Fairlight users could pitch-shift sounds via its keyboard, or edit the waveforms on-screen with a lightpen. Revolutionary stuff, even if having just 208KB of RAM meant that the samples had to be less than a second long.

Introduced to the Fairlight by Peter Gabriel, Bush worked its often jarringly bit-crushed samples into her 1980 third album Never For Ever – notably the sounds of shattering glass on her hit single Babooshka – but got really stuck in to exploring its unearthly textures on the follow-up, The Dreaming, her first self-produced album.

Key track: Pull Out the Pin

If you think computer music has no soul, you clearly haven’t heard what Laurie Spiegel could do with some code and a catchy acronym. While working at Bell Labs in the 1970s, Spiegel used the pre-MIDI era software GROOVE (Generated Real-Time Output Operations on Voltage-Controlled Equipment), harnessing computer power to control pitch, sound envelopes and effects on analogue synths. The results, as heard on her 1980 album The Expanding Universe, have an almost Bach-like beauty in their mathematically sculpted forms.

Spiegel went on to develop the algorithmic composition software Music Mouse for Apple Macs. But her most lasting achievement may be her realisation of Johannes Kepler's Harmonices Mundi, which has spent the last 40 years roaming beyond our solar system as the opening track on the Voyager Golden Record.

Key track: Patchwork

Having studied with and assisted Pierre Schaeffer and Pierre Henry, Éliane Radigue struck out in a different direction from the two giants of musique concrète when she discovered synthesisers. Informed by her dedication to Buddhist meditation, in her hands the ARP 2500 became a gateway to transcendent experience.

In works such as 1986’s Jetsun Mila, drones, overtones and pulses slowly unfold at the edge of perception. Very little changes – until suddenly you realise that everything is different.

Since 2004 Radigue has retired the ARP in favour of acoustic instruments, but still creates music of breathtaking tranquillity and grace.

Key track: Jetsun Mila

Synths as we know them were yet to be invented when Else Marie Pade was busy becoming Denmark’s godmother of electronic music. Instead working with found sounds, oscillators and tapes, she paralleled Daphne Oram by creating out-there compositions for 1950s Danish radio.

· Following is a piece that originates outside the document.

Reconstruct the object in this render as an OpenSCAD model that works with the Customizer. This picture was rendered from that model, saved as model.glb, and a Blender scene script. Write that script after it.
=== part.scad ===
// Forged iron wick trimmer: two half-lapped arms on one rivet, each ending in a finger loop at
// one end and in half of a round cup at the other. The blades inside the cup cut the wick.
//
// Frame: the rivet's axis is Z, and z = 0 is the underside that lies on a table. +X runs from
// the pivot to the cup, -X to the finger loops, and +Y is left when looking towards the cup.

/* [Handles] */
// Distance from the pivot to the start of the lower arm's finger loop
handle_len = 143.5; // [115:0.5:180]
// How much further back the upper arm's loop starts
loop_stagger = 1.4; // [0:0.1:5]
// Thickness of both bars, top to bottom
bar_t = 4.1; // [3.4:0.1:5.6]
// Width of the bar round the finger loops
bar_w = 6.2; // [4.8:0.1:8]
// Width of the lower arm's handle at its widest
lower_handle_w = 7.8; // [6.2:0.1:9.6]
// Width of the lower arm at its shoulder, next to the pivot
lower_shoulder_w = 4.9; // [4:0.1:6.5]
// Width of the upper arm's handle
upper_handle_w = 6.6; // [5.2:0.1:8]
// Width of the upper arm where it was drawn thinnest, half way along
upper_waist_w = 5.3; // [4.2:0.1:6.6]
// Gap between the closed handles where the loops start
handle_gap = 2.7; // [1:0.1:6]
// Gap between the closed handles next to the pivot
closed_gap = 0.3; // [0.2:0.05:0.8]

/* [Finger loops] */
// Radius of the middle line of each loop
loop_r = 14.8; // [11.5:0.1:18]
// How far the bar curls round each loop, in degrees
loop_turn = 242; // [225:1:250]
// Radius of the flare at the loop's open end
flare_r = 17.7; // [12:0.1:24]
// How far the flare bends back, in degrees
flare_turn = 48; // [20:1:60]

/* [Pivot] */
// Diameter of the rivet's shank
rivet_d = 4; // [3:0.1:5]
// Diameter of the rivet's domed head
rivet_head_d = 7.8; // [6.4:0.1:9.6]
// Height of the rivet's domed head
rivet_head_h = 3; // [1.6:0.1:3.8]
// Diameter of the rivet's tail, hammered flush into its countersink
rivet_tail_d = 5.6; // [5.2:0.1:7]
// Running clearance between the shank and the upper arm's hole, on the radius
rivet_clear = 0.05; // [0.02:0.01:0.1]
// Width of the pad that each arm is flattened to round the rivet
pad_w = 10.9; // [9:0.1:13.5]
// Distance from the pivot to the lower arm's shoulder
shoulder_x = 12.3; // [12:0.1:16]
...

Her 1958 work Syv Cirkler (Seven Circles) was the first purely electronic composition to be broadcast on Danish radio. Inspired by a visit to the futuristic Philips Pavilion at the World Exhibition in Brussels, its serialist structure reflects the movements of the cosmos.

Key track: Syv Cirkler

Annette Peacock acquired an early Moog synthesiser when working with her then-husband, jazz pianist Paul Bley. After spending several months figuring out how to work the unwieldy beast, the couple started performing with it under the name The Bley-Peacock Synthesizer Show.

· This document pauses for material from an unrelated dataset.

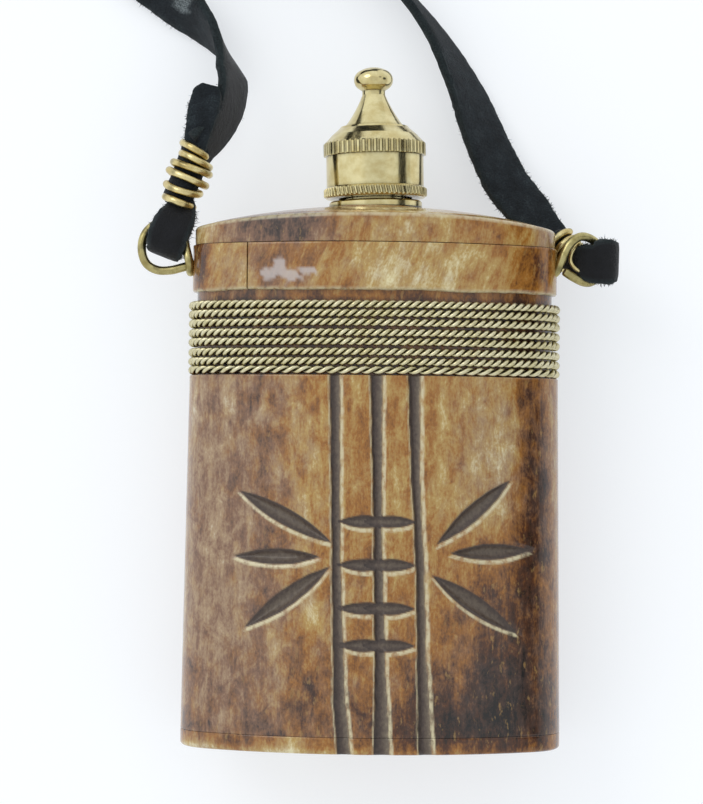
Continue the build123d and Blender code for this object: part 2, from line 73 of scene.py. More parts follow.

Peacock couldn’t match Bley’s adeptness on the keyboard so she found her own way of harnessing the Moog’s unique tone by using it to manipulate her voice, turning her sassy, laid-back vocals into something altogether more alien. Her 1972 solo album I’m the One shows this to great effect, combining jazz, funk, rock and electronics into a circuit-frying psychedelic jam.